Oil futures rose Wednesday, looking to extend a winning streak on upbeat expectations about another large round of U.S. government spending and after industry data showed a large drop in crude inventories.
West Texas Intermediate crude for March delivery rose 36 cents, or 0.6%, to $58.72 a barrel on the New York Mercantile Exchange, putting the U.S. benchmark on track for an eight-day winning streak. April Brent crude, the global benchmark, was up 46 cents, or 0.7%, at $61.55 a barrel on ICE Futures Europe, on track to extend its winning streak to nine days.
“As Brent prices rise above $60 a barrel, there is little reason to doubt that demand fundamentals will justify further recovery in oil prices to long term equilibrium of $65 a barrel and likely beyond by year-end as we are just starting to rev up the U.S. reflation trade engines,” said Stephen Innes, chief global markets strategist at Axi, in a note.
The so-called reflation trade is being driven by expectations for another large dose of fiscal stimulus by the U.S. with President Joe Biden calling for an aid package worth $1.9 trillion to boost recovery from the coronavirus pandemic. A final package is expected to be shy of that price tag but closer to it than had previously been expected.
Meanwhile, the American Petroleum Institute reported late Tuesday that U.S. crude supplies fell by 3.5 million barrels for the week ended Feb. 5, according to sources. However, the data also showed gasoline stockpiles up by 4.8 million barrels, while distillate inventories declined by 487,000 barrels.

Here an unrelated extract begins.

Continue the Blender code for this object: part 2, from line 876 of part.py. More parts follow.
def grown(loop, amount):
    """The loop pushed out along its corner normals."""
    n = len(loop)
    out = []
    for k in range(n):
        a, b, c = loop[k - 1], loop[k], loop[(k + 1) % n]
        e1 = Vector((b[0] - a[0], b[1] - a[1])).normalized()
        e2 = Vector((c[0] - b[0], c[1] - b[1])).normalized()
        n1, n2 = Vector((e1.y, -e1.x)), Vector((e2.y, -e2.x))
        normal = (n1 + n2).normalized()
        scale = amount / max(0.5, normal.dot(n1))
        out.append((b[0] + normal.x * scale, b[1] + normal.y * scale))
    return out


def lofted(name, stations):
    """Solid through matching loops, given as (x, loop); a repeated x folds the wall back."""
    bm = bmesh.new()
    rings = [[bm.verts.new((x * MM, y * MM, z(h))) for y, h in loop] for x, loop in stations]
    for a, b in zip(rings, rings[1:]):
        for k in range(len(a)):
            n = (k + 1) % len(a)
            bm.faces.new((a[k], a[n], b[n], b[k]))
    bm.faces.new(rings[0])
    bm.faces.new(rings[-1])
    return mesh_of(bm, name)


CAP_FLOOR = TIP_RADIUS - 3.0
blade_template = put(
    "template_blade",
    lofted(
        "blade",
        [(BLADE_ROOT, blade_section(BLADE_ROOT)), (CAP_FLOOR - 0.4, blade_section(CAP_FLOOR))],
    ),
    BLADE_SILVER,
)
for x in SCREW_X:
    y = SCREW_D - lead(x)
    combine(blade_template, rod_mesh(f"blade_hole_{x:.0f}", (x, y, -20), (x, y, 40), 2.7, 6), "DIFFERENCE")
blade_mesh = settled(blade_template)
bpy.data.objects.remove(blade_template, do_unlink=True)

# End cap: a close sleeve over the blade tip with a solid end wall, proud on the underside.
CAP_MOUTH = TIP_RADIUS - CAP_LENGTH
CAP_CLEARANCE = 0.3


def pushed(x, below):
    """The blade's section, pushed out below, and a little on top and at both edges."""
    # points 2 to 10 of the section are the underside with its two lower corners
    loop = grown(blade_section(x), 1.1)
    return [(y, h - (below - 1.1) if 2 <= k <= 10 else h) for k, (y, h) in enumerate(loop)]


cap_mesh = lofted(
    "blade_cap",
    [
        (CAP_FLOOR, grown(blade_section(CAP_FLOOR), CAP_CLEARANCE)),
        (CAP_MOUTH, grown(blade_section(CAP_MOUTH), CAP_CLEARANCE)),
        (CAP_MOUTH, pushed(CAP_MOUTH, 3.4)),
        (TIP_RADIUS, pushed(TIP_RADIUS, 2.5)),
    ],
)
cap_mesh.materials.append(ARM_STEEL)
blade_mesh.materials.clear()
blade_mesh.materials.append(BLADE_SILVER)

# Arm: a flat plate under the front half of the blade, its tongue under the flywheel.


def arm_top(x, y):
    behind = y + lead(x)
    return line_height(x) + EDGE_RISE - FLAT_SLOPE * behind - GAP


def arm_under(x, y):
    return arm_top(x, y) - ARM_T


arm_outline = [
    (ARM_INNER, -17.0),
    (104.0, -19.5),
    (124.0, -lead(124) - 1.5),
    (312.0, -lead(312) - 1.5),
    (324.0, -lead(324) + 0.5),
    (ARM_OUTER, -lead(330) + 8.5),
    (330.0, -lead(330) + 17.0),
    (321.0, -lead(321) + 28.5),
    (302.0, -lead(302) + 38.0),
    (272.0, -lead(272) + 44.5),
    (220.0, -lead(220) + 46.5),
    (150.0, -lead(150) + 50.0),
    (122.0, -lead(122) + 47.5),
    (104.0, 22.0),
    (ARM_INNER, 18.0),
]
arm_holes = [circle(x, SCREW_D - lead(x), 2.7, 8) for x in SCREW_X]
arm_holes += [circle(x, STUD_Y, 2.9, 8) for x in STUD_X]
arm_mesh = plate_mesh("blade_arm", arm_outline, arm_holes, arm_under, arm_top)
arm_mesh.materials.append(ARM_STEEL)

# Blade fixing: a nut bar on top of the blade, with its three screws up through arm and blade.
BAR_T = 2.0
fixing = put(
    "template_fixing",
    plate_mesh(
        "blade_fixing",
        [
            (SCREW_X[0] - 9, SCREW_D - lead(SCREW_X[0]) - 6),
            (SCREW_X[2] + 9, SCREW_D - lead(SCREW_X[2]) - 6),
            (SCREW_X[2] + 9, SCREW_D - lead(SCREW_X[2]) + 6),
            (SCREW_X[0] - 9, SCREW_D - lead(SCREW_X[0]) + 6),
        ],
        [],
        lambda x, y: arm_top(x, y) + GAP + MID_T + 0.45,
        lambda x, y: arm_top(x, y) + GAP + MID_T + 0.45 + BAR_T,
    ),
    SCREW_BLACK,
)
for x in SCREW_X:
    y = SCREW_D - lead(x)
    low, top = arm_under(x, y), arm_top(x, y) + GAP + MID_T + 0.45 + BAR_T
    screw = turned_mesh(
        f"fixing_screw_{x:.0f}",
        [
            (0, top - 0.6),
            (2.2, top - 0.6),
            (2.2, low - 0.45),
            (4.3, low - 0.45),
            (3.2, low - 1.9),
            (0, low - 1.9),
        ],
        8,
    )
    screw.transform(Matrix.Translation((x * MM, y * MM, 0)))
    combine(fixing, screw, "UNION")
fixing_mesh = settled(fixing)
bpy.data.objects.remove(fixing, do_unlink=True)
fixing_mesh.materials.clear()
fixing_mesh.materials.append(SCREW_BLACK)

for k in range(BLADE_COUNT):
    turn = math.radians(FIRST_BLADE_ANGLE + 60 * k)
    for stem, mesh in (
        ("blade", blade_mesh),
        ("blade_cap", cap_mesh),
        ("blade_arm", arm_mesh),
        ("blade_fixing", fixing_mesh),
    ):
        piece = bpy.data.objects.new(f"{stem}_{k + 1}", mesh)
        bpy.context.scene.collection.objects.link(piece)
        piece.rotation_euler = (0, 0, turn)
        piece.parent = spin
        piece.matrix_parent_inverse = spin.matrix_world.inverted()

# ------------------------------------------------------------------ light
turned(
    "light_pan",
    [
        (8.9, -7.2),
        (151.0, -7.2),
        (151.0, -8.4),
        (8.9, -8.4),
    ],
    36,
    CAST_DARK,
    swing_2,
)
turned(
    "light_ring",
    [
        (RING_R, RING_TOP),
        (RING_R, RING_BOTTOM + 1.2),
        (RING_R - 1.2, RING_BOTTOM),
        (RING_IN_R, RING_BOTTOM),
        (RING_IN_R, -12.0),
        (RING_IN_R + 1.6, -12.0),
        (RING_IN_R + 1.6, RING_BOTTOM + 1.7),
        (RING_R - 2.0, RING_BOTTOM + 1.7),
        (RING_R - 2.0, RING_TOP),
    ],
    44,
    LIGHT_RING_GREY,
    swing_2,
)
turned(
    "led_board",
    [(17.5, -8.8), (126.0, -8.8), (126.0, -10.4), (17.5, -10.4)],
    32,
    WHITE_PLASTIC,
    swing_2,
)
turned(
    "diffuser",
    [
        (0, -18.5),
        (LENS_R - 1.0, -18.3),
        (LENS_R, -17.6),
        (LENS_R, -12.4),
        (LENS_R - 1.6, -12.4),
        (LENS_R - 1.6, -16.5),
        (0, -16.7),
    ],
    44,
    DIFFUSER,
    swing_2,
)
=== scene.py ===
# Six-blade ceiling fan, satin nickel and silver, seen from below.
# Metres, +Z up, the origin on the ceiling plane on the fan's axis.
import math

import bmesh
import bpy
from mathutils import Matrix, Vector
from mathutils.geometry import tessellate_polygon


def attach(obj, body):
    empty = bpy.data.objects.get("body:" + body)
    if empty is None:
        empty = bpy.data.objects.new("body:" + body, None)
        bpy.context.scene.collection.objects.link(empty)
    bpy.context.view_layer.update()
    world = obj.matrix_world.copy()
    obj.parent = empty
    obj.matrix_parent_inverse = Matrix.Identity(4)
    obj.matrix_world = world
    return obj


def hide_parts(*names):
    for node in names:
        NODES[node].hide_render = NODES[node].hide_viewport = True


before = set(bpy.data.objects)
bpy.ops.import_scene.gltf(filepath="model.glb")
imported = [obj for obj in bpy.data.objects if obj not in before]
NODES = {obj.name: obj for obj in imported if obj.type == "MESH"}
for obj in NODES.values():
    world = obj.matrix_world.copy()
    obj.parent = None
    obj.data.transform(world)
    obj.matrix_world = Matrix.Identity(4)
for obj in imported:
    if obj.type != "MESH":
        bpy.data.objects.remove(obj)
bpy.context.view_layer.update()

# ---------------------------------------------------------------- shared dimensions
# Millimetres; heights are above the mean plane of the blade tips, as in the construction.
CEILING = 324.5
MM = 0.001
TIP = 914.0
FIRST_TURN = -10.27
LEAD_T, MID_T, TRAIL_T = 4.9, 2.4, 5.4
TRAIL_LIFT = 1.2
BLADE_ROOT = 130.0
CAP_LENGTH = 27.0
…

Crude stocks at the Cushing, Okla., storage hub, meanwhile, edged down by 1.4 million barrels for the week, sources said.
More closely followed inventory data from the Energy Information Administration will be released Wednesday. On average, the EIA are expected to show crude inventories down by 2.7 million barrels, according to a survey of analysts conducted by S&P Global Platts. The survey also shows expectations for an inventory increase of 2.7 million barrels for gasoline and a decline of 1.7 million barrels for distillates.